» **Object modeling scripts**
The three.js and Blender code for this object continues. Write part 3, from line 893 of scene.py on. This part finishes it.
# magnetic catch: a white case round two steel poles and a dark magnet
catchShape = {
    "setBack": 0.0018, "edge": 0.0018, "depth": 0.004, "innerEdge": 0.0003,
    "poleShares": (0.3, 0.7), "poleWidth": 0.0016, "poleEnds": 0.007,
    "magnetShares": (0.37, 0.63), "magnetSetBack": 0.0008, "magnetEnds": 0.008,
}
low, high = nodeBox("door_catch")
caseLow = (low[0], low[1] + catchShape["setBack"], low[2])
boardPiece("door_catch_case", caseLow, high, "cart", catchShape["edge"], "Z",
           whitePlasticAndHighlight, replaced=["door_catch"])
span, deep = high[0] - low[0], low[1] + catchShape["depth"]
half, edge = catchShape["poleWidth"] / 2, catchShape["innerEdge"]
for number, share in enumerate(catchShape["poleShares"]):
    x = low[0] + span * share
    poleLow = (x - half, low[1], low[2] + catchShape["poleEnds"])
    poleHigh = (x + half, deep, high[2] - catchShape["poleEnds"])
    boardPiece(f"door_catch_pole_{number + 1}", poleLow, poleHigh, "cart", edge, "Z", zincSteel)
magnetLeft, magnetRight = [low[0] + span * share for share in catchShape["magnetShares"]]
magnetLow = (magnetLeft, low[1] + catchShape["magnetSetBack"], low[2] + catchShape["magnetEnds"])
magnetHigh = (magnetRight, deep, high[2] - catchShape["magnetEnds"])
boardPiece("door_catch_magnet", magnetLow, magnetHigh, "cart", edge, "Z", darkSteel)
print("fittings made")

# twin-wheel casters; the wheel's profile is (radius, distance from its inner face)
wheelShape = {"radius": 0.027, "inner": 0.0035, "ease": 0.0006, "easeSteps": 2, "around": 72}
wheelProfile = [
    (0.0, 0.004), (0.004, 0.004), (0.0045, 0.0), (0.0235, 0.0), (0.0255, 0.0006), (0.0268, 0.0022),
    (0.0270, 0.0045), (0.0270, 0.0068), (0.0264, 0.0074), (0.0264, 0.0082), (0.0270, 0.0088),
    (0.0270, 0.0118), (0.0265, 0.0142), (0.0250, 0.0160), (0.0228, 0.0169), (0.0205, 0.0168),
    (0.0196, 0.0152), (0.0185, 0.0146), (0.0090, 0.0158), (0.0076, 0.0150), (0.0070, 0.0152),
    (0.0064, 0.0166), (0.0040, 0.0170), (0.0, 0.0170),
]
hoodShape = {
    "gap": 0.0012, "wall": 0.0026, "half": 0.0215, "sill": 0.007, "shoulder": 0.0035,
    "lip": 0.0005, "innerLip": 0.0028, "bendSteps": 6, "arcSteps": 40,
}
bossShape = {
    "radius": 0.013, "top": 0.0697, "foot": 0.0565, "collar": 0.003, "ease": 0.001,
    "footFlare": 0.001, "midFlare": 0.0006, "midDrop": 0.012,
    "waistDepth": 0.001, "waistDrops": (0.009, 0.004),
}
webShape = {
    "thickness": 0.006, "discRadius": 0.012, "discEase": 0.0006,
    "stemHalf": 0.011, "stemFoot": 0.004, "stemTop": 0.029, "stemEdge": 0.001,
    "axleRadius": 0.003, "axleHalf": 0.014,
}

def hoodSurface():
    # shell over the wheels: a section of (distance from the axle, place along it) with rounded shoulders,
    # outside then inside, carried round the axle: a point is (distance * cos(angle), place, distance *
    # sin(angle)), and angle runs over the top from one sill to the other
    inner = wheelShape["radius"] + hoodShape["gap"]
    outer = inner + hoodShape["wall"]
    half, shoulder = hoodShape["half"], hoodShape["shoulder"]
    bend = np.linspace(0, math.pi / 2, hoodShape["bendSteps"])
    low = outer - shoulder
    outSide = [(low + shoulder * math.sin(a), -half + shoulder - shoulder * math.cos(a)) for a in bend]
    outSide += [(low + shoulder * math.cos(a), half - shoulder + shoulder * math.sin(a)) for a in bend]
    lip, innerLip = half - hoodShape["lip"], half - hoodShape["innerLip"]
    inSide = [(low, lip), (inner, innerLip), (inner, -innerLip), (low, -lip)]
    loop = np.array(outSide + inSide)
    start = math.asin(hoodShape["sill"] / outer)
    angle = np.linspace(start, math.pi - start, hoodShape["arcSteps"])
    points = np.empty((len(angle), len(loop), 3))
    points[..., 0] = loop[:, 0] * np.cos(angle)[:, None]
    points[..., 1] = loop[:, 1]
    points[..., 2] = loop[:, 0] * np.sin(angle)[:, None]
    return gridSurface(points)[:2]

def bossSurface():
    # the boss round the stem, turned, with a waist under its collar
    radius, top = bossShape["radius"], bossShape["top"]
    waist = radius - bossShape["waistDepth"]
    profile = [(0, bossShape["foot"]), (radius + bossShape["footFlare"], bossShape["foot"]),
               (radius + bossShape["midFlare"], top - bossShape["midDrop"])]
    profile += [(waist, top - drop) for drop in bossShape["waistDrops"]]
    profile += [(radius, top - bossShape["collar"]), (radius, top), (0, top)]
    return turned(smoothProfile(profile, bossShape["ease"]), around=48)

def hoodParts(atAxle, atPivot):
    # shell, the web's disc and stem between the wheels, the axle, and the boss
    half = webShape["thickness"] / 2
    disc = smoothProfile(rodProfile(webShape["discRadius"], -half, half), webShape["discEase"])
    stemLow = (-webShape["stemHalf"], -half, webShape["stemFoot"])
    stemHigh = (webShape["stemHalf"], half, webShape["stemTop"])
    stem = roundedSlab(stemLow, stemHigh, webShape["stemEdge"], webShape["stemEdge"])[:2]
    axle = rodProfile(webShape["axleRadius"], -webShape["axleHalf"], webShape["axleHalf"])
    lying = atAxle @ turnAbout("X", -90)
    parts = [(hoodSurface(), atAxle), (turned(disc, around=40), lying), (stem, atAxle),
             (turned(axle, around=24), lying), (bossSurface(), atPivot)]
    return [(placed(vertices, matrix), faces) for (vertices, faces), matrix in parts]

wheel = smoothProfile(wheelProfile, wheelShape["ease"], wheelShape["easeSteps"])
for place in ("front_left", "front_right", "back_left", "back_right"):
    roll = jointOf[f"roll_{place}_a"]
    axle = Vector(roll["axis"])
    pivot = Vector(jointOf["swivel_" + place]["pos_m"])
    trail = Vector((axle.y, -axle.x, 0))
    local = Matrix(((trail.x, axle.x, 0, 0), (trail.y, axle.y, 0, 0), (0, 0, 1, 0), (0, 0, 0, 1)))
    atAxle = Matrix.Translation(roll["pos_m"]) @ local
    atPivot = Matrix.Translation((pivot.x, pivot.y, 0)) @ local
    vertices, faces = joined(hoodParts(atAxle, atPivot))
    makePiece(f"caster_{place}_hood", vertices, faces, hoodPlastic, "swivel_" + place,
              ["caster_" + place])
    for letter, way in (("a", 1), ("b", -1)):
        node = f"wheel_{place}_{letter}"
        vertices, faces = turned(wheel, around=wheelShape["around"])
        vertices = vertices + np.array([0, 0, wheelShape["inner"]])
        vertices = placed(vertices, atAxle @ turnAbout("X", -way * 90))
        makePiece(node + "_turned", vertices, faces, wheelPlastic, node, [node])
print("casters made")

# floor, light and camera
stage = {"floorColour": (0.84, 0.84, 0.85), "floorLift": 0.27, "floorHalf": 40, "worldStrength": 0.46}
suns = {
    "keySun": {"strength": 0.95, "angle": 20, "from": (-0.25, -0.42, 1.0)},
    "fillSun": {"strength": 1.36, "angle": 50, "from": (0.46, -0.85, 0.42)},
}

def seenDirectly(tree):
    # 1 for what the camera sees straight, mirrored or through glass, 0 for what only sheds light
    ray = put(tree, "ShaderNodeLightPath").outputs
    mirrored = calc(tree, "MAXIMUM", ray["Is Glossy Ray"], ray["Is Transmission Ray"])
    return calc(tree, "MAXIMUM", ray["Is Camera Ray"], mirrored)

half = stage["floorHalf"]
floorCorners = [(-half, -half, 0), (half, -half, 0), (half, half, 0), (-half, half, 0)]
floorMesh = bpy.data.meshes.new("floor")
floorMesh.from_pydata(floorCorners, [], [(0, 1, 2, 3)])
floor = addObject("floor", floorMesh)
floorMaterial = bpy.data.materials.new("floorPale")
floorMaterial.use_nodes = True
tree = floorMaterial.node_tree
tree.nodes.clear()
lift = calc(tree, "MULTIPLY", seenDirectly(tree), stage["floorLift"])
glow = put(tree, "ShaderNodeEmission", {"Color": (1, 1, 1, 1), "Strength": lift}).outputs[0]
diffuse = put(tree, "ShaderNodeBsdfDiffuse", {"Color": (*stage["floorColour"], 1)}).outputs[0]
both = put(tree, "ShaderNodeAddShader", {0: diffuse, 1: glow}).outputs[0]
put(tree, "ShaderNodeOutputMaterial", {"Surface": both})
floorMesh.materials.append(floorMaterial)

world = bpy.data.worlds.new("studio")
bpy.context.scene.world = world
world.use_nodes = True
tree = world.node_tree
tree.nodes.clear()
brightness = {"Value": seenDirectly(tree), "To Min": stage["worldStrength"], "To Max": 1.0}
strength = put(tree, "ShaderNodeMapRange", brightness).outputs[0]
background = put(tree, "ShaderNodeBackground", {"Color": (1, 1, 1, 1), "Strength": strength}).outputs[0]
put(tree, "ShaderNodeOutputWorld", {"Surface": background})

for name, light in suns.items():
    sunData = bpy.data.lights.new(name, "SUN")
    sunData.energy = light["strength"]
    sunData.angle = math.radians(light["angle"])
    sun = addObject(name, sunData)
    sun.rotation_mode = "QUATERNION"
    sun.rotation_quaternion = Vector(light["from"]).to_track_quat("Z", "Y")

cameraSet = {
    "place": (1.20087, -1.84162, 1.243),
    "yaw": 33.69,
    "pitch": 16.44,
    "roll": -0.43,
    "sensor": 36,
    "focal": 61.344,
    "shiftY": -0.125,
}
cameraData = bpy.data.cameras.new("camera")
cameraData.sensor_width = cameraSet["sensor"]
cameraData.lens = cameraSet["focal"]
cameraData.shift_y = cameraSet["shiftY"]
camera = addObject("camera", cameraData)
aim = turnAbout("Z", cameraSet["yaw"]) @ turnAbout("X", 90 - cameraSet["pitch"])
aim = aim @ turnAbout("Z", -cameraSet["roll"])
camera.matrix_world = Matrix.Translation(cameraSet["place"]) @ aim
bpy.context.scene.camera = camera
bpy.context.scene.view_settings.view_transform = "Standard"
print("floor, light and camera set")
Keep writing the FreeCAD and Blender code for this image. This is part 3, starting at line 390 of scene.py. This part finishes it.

» **WHAT IS BEING ASKED**
Which lines contain "scene"? Copy each of them.

» **SOLUTION TO THIS PROBLEM**
The three.js and Blender code for this object continues. Write part 3, from line 893 of scene.py on. This part finishes it.
bpy.context.scene.world = world
bpy.context.scene.camera = camera
bpy.context.scene.view_settings.view_transform = "Standard"
Keep writing the FreeCAD and Blender code for this image. This is part 3, starting at line 390 of scene.py. This part finishes it.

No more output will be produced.